Portrait de Jacqueline Fontaine is the final study for the larger oil, Mademoiselle Jacqueline Fontaine, 1911-1912 (Salomon & Cogeval no. IX-171; Private collection, Switzerland). Jacqueline was the daughter of the industrialist and noted art patron Arthur Fontaine. Jacqueline had first been painted as a child by Maurice Denis in 1895, and later by Vuillard in The Piano Lesson (Salomon & Cogeval VII-304), where she sat with her mother.

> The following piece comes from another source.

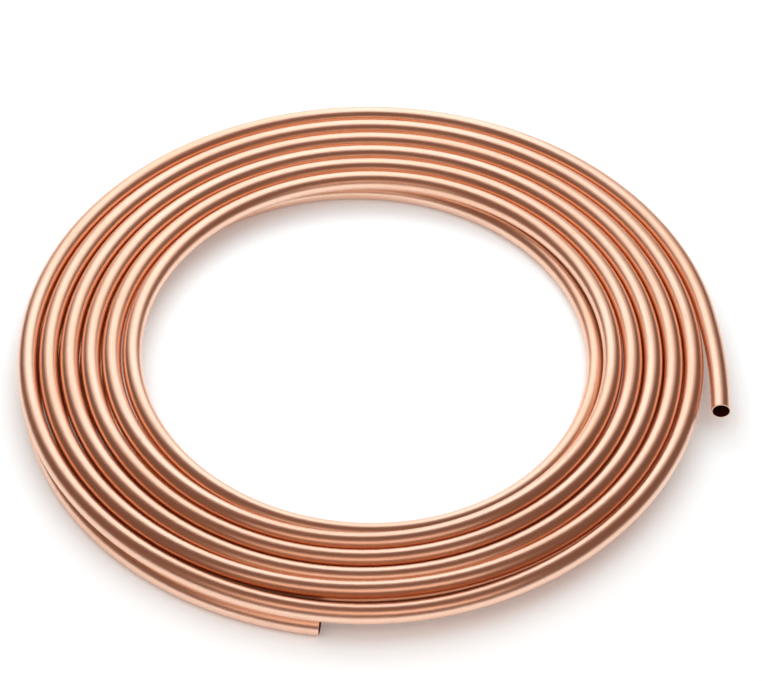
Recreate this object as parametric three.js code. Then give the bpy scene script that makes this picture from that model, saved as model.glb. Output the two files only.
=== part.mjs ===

Fontaine commissioned Vuillard to execute a portrait of his teenage daughter in the spring of 1911. The portrait took nine months to complete, as the artist struggled to achieve the full monumentality of a full frontal portrait, which he had not attempted since 1893, when he had painted his mother and sister in a similar pose (ibid., p. 1119). As he noted in his diaries, 'In a quandary regarding Jacqueline [...], don't know how to tackle it [...] letter from Fontaine, lunch with Maman, unable to hide my despair. Het up' (quoted ibid.). Vuillard finally solved the problem by painting Jacqueline from life, which Salomon and Cogeval note was particularly unusual for the painter, who typically painted alone in his studio from drawings and notes.

Whilst the final version of the portrait went to the Fontaine family, the present work remained in the artist's studio until 1932, when the artist reworked it before selling it to Jos Hessel.